▸ Problem requirements
What follows is a set of records; repeat all of them exactly.
□ □ □ □ □ □ □
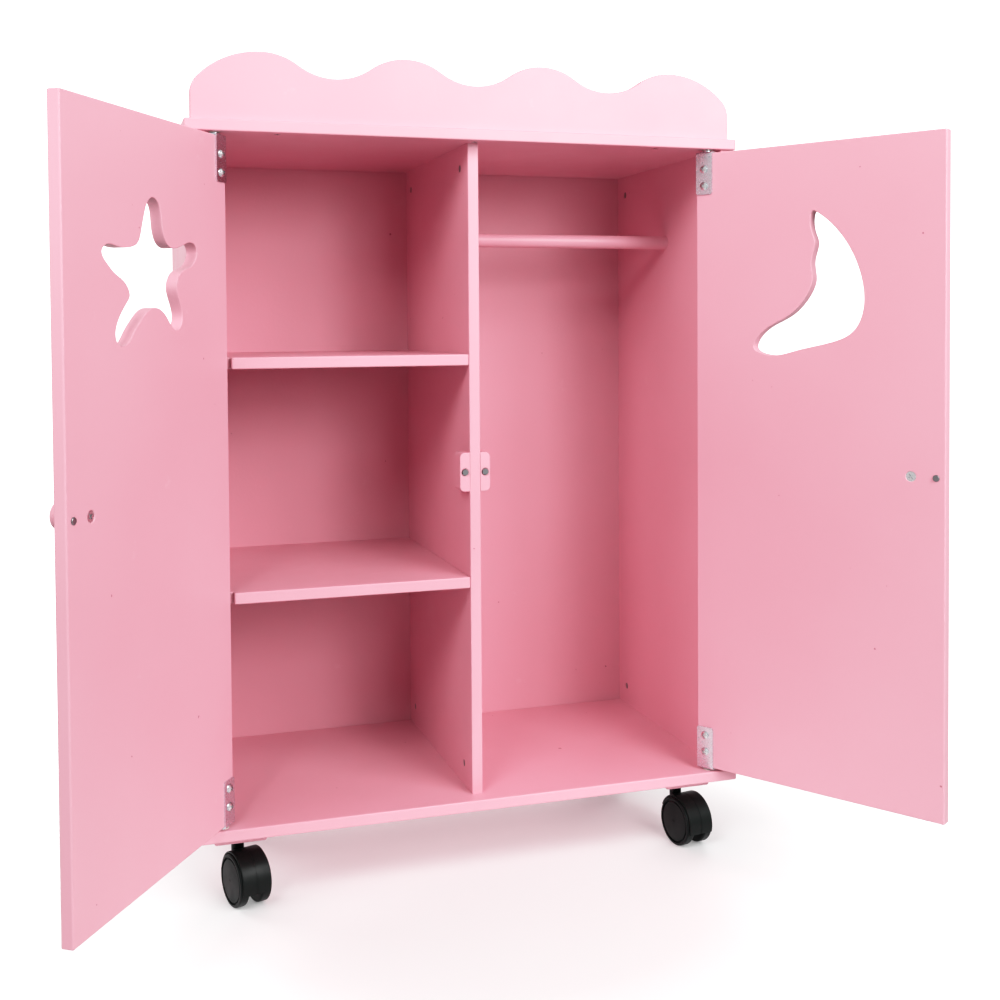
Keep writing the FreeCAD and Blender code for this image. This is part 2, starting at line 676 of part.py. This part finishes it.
def along(side, distance):
    """A distance from a door's hinge edge as x in the door's own frame, which is at its pivot."""
    return f"({-side} * ({distance} - sheet.pivot_inset))"


def smooth(side, points):
    """A closed smooth curve through points of a door."""
    curve = Part.BSplineCurve()
    curve.interpolate(Points=[Vector(value(along(side, x)), y, 0) for x, y in points], PeriodicFlag=True)
    return [curve]


def hang(obj, side):
    """Put a door's piece on its pivot, opened as modelled."""
    place(obj, f"{side} * sheet.pivot_side", "-sheet.pivot_lead", 0,
          Rotation(UP, side * value("sheet.open_angle")))


INNER_FACE = "(-sheet.board / 2)"       # on planes that face forward


def make_door(side, name, opening):
    door = body_of(name)
    outline = new_sketch(door, "XZ_Plane")
    rectangle(outline, along(side, 0), "sheet.door_gap", along(side, "sheet.door_width"),
              f"({TOP} - sheet.door_gap)")
    pad(door, outline, "sheet.board", both_ways=True)
    soften(door, "sheet.corner_round / 2", runs_along(BACK))
    faces = (value("sheet.board / 2"), value("-sheet.board / 2"))
    soften(door, "sheet.edge_round", lambda edge: any(lies_at(edge, BACK, level) for level in faces))
    ends = [(0, f"(sheet.door_gap + {far})") for far in PLATE_SCREWS]
    ends += [(0, f"({TOP} - sheet.door_gap - {far})") for far in PLATE_SCREWS]
    drill(door, "XZ_Plane", INNER_FACE, ends, "sheet.screw_width", 7, True)
    knob_spot = [(along(side, "sheet.knob_along"), "sheet.latch_height")]
    drill(door, "XZ_Plane", INNER_FACE, knob_spot, "sheet.bolt_width", "sheet.board", True,
          sink="sheet.knob_sink")
    strike_spot = [(along(side, "sheet.strike_along"), "sheet.latch_height")]
    drill(door, "XZ_Plane", INNER_FACE, strike_spot, "sheet.screw_width", 6, True)
    cut = new_sketch(door, "XZ_Plane")
    draw(cut, smooth(side, opening))
    pocket(door, cut, "sheet.board", both_ways=True)
    edges = value("sheet.door_width")
    soften(door, 0.6, lambda edge: any(lies_at(edge, BACK, level) for level in faces)
           and 20 < abs(edge.CenterOfMass.x) < edges - 20 and 350 < edge.CenterOfMass.z < 490)
    hang(door, side)


def make_plate(side, name, top):
    """A pivot hinge's plate, bent over the door's end, in the door's frame."""
    plate = body_of(name)
    face = value("sheet.board / 2")
    back, tab = value("sheet.board / 2 + sheet.plate_sheet"), value("sheet.door_gap - sheet.plate_sheet")
    gap, far, bend = value("sheet.door_gap"), value("sheet.door_gap + sheet.plate_long"), 1.6
    sink = bend - bend / math.sqrt(2)
    height, sign = (value(TOP), -1) if top else (0, 1)

    def point(y, z):
        return Vector(y, height + sign * z, 0)

    corner = Part.Arc(point(back, tab + bend), point(back - sink, tab + sink), point(back - bend, tab))
    rest = [point(back - bend, tab), point(-face + 0.5, tab), point(-face + 0.5, gap), point(face, gap),
            point(face, far), point(back, far), point(back, tab + bend)]
    profile = new_sketch(plate, "YZ_Plane")
    draw(profile, [corner] + [Part.LineSegment(a, b) for a, b in zip(rest, rest[1:])])
    pad(plate, profile, "sheet.plate_width", both_ways=True)
    soften(plate, 2.0, lambda edge: runs_along(BACK)(edge)
           and abs(edge.CenterOfMass.z - height - sign * far) < 1e-3)
    soften(plate, 2.5, lambda edge: runs_along(UP)(edge) and edge.CenterOfMass.y < 0)
    spots = [(0, height + sign * (gap + screw)) for screw in PLATE_SCREWS]
    drill(plate, "XZ_Plane", f"({INNER_FACE} - sheet.plate_sheet)", spots, "sheet.screw_width",
          "sheet.plate_sheet", True)
    drill(plate, "XY_Plane", height + sign * tab, [(0, 0)], 2.6, "sheet.plate_sheet", not top)
    hang(plate, side)


def make_knob(side, name):
    """A turned knob on the outer face, with a bore for its screw."""
    knob = body_of(name)
    shift = value(along(side, "sheet.knob_along"))
    face, bore = -value("sheet.board / 2"), value("sheet.bolt_width / 2")
    sketch = new_sketch(knob, "XY_Plane", "sheet.latch_height")
    sketch.setExpression("AttachmentOffset.Base.x", along(side, "sheet.knob_along"))
    foot, neck, rim = (5.8, 0), (4.8, -3.6), (9.2, -10.2)
    cap, over, tip = dome(8.4, -15.2, -18.2)

    def point(spot):
        return Vector(spot[0], face + spot[1], 0)

    curves = [Part.LineSegment(point((bore, 0)), point(foot)),
              Part.Arc(point(foot), point((5.1, -2.0)), point(neck)),
              Part.Arc(point(neck), point((6.3, -6.6)), point(rim)),
              Part.Arc(point(rim), point((9.4, -12.8)), point(cap)),
              Part.Arc(point(cap), point(over), point(tip)),
              Part.LineSegment(point(tip), point((0, -12))),
              Part.LineSegment(point((0, -12)), point((bore, -12))),
              Part.LineSegment(point((bore, -12)), point((bore, 0)))]
    draw(sketch, curves)
    revolve(knob, sketch)
    soften(knob, 1.2, lambda edge: edge.Curve.TypeId == "Part::GeomCircle"
           and abs(edge.Curve.Radius - rim[0]) < 1e-3 and abs(edge.CenterOfMass.x - shift) < 1e-3)
    hang(knob, side)


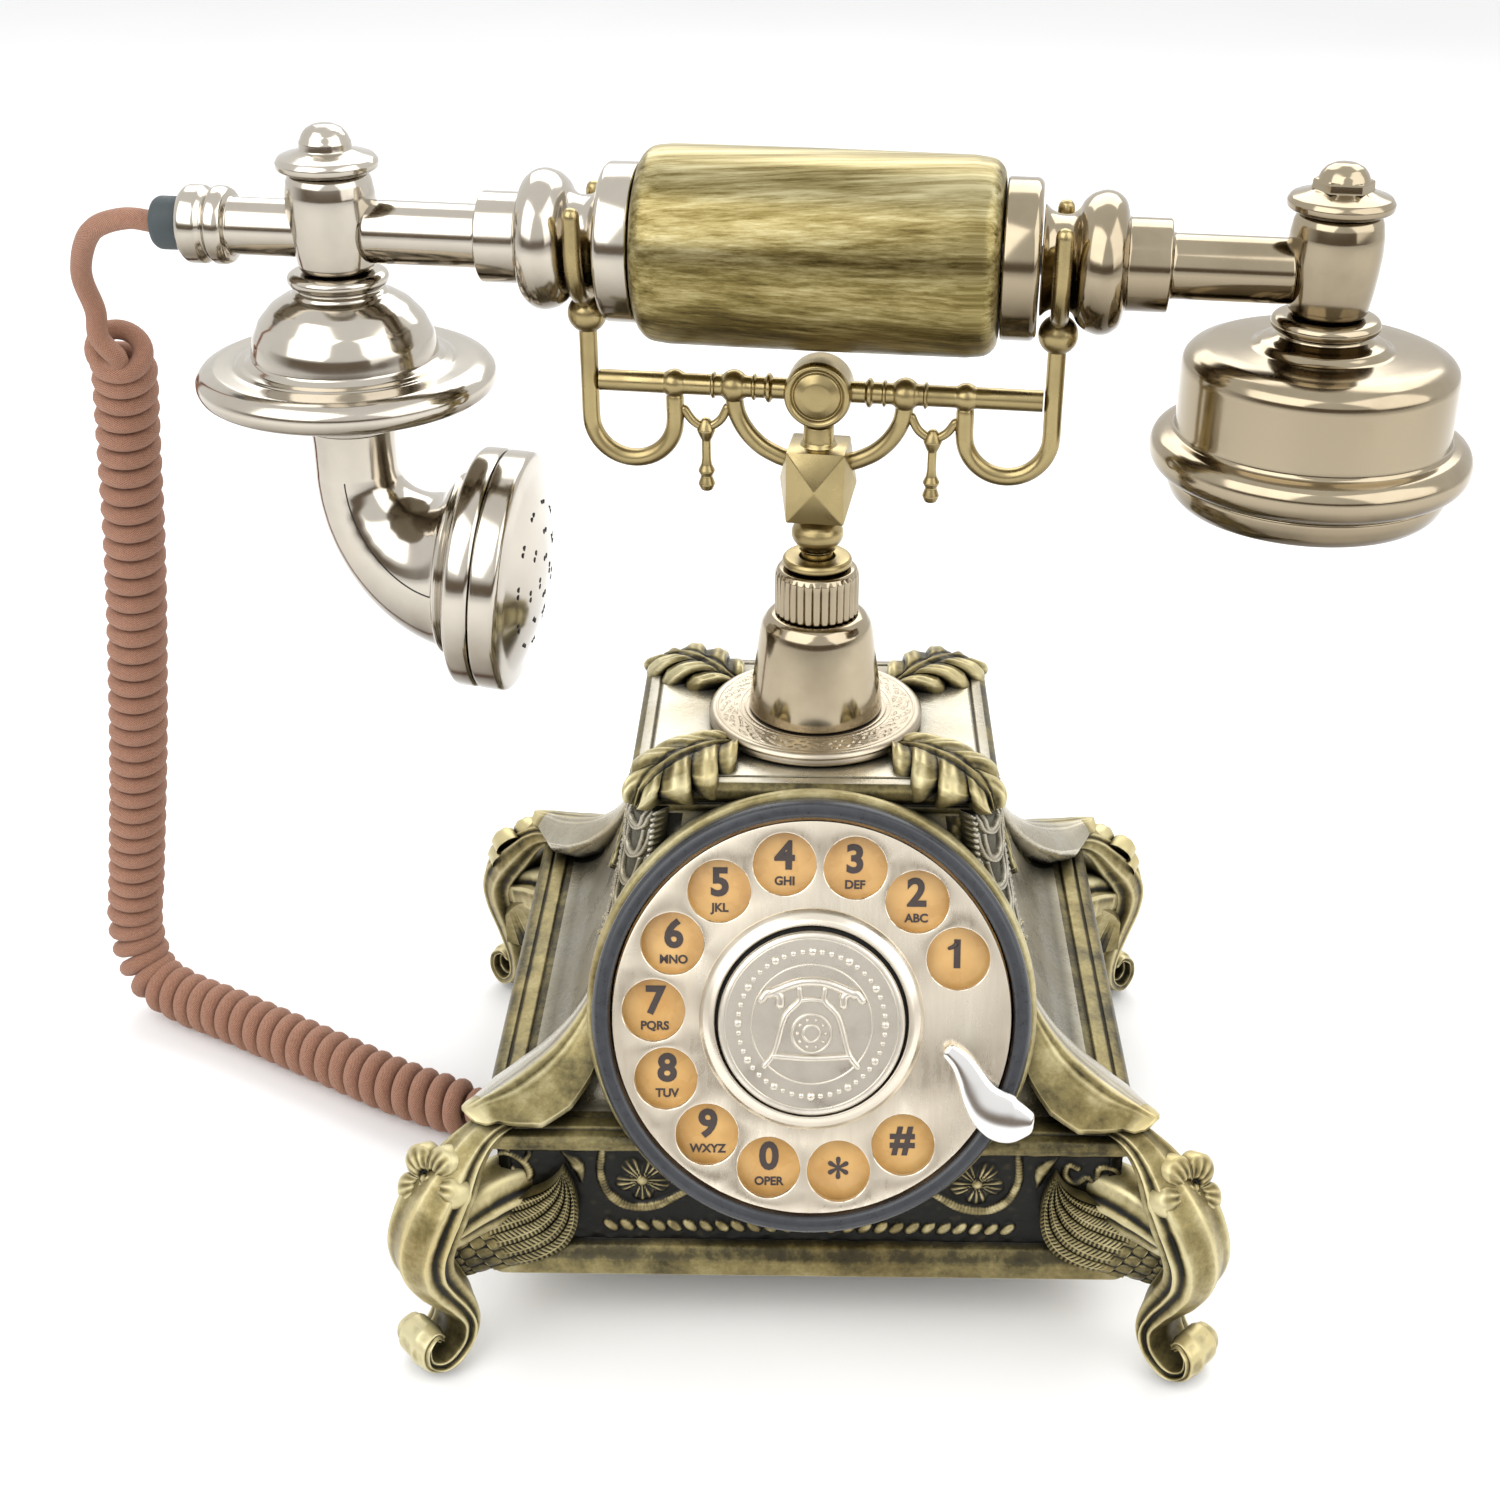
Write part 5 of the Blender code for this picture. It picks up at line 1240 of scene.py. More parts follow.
□ □ □ □ □ □ □
▸ Exercise answer
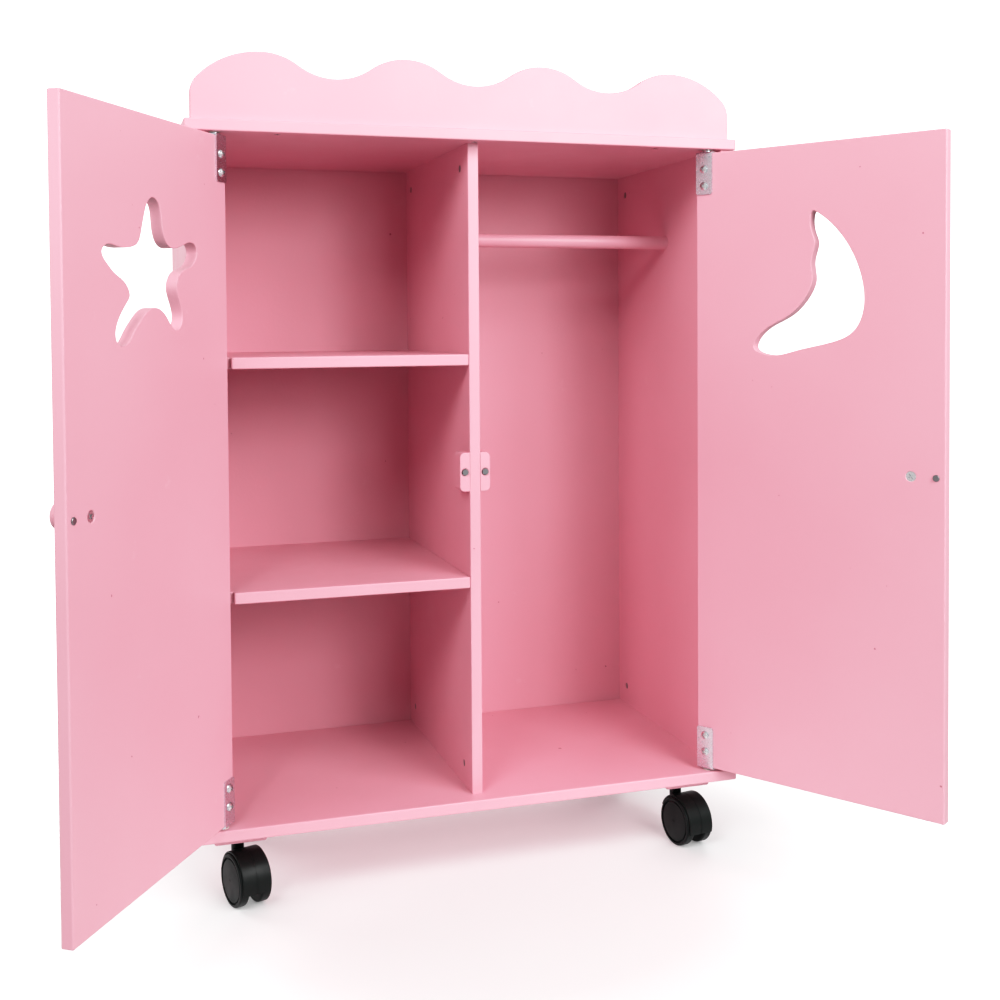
Keep writing the FreeCAD and Blender code for this image. This is part 2, starting at line 676 of part.py. This part finishes it.
def along(side, distance):
    """A distance from a door's hinge edge as x in the door's own frame, which is at its pivot."""
    return f"({-side} * ({distance} - sheet.pivot_inset))"


def smooth(side, points):
    """A closed smooth curve through points of a door."""
    curve = Part.BSplineCurve()
    curve.interpolate(Points=[Vector(value(along(side, x)), y, 0) for x, y in points], PeriodicFlag=True)
    return [curve]


def hang(obj, side):
    """Put a door's piece on its pivot, opened as modelled."""
    place(obj, f"{side} * sheet.pivot_side", "-sheet.pivot_lead", 0,
          Rotation(UP, side * value("sheet.open_angle")))


INNER_FACE = "(-sheet.board / 2)"       # on planes that face forward


def make_door(side, name, opening):
    door = body_of(name)
    outline = new_sketch(door, "XZ_Plane")
    rectangle(outline, along(side, 0), "sheet.door_gap", along(side, "sheet.door_width"),
              f"({TOP} - sheet.door_gap)")
    pad(door, outline, "sheet.board", both_ways=True)
    soften(door, "sheet.corner_round / 2", runs_along(BACK))
    faces = (value("sheet.board / 2"), value("-sheet.board / 2"))
    soften(door, "sheet.edge_round", lambda edge: any(lies_at(edge, BACK, level) for level in faces))
    ends = [(0, f"(sheet.door_gap + {far})") for far in PLATE_SCREWS]
    ends += [(0, f"({TOP} - sheet.door_gap - {far})") for far in PLATE_SCREWS]
    drill(door, "XZ_Plane", INNER_FACE, ends, "sheet.screw_width", 7, True)
    knob_spot = [(along(side, "sheet.knob_along"), "sheet.latch_height")]
    drill(door, "XZ_Plane", INNER_FACE, knob_spot, "sheet.bolt_width", "sheet.board", True,
          sink="sheet.knob_sink")
    strike_spot = [(along(side, "sheet.strike_along"), "sheet.latch_height")]
    drill(door, "XZ_Plane", INNER_FACE, strike_spot, "sheet.screw_width", 6, True)
    cut = new_sketch(door, "XZ_Plane")
    draw(cut, smooth(side, opening))
    pocket(door, cut, "sheet.board", both_ways=True)
    edges = value("sheet.door_width")
    soften(door, 0.6, lambda edge: any(lies_at(edge, BACK, level) for level in faces)
           and 20 < abs(edge.CenterOfMass.x) < edges - 20 and 350 < edge.CenterOfMass.z < 490)
    hang(door, side)


def make_plate(side, name, top):
    """A pivot hinge's plate, bent over the door's end, in the door's frame."""
    plate = body_of(name)
    face = value("sheet.board / 2")
    back, tab = value("sheet.board / 2 + sheet.plate_sheet"), value("sheet.door_gap - sheet.plate_sheet")
    gap, far, bend = value("sheet.door_gap"), value("sheet.door_gap + sheet.plate_long"), 1.6
    sink = bend - bend / math.sqrt(2)
    height, sign = (value(TOP), -1) if top else (0, 1)

    def point(y, z):
        return Vector(y, height + sign * z, 0)

    corner = Part.Arc(point(back, tab + bend), point(back - sink, tab + sink), point(back - bend, tab))
    rest = [point(back - bend, tab), point(-face + 0.5, tab), point(-face + 0.5, gap), point(face, gap),
            point(face, far), point(back, far), point(back, tab + bend)]
    profile = new_sketch(plate, "YZ_Plane")
    draw(profile, [corner] + [Part.LineSegment(a, b) for a, b in zip(rest, rest[1:])])
    pad(plate, profile, "sheet.plate_width", both_ways=True)
    soften(plate, 2.0, lambda edge: runs_along(BACK)(edge)
           and abs(edge.CenterOfMass.z - height - sign * far) < 1e-3)
    soften(plate, 2.5, lambda edge: runs_along(UP)(edge) and edge.CenterOfMass.y < 0)
    spots = [(0, height + sign * (gap + screw)) for screw in PLATE_SCREWS]
    drill(plate, "XZ_Plane", f"({INNER_FACE} - sheet.plate_sheet)", spots, "sheet.screw_width",
          "sheet.plate_sheet", True)
    drill(plate, "XY_Plane", height + sign * tab, [(0, 0)], 2.6, "sheet.plate_sheet", not top)
    hang(plate, side)


def make_knob(side, name):
    """A turned knob on the outer face, with a bore for its screw."""
    knob = body_of(name)
    shift = value(along(side, "sheet.knob_along"))
    face, bore = -value("sheet.board / 2"), value("sheet.bolt_width / 2")
    sketch = new_sketch(knob, "XY_Plane", "sheet.latch_height")
    sketch.setExpression("AttachmentOffset.Base.x", along(side, "sheet.knob_along"))
    foot, neck, rim = (5.8, 0), (4.8, -3.6), (9.2, -10.2)
    cap, over, tip = dome(8.4, -15.2, -18.2)

    def point(spot):
        return Vector(spot[0], face + spot[1], 0)

    curves = [Part.LineSegment(point((bore, 0)), point(foot)),
              Part.Arc(point(foot), point((5.1, -2.0)), point(neck)),
              Part.Arc(point(neck), point((6.3, -6.6)), point(rim)),
              Part.Arc(point(rim), point((9.4, -12.8)), point(cap)),
              Part.Arc(point(cap), point(over), point(tip)),
              Part.LineSegment(point(tip), point((0, -12))),
              Part.LineSegment(point((0, -12)), point((bore, -12))),
              Part.LineSegment(point((bore, -12)), point((bore, 0)))]
    draw(sketch, curves)
    revolve(knob, sketch)
    soften(knob, 1.2, lambda edge: edge.Curve.TypeId == "Part::GeomCircle"
           and abs(edge.Curve.Radius - rim[0]) < 1e-3 and abs(edge.CenterOfMass.x - shift) < 1e-3)
    hang(knob, side)


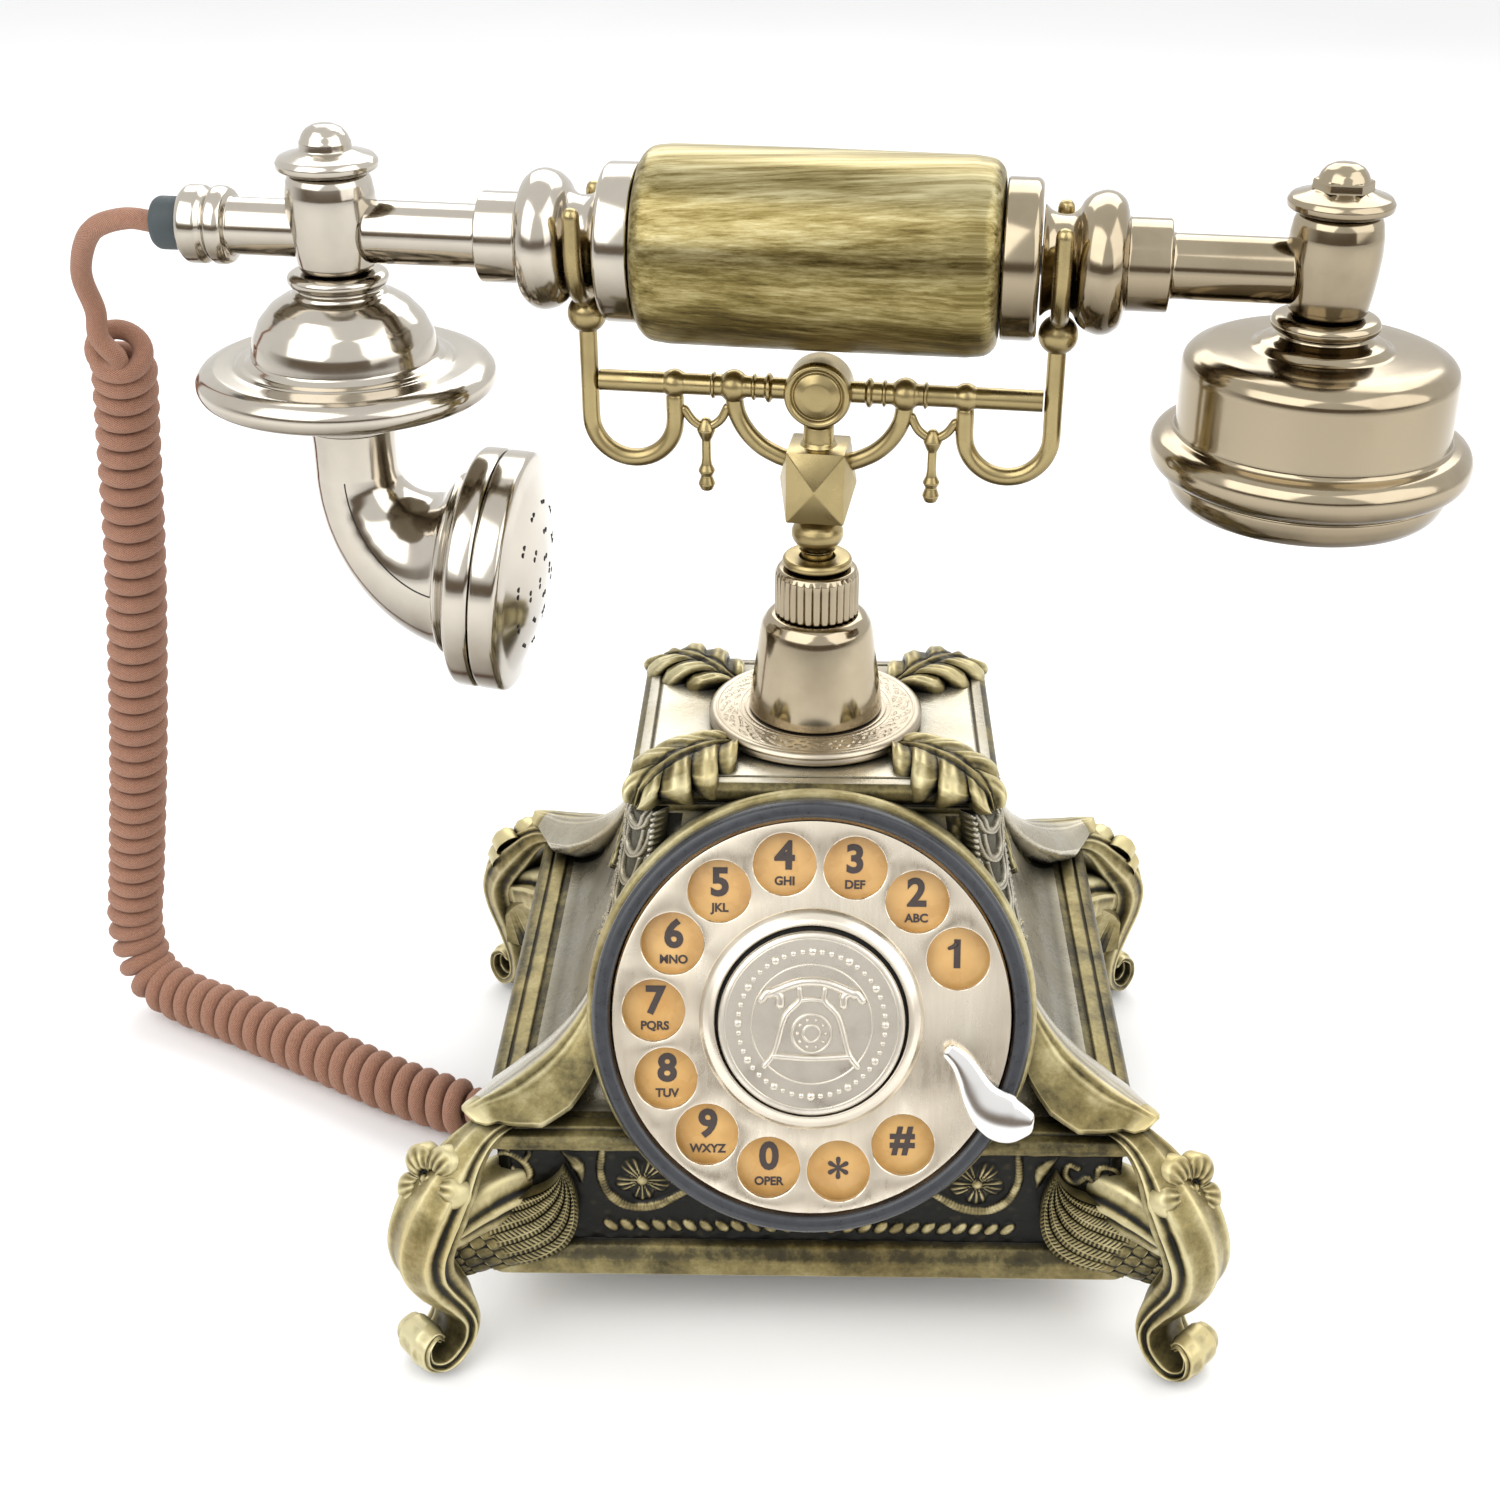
Write part 5 of the Blender code for this picture. It picks up at line 1240 of scene.py. More parts follow.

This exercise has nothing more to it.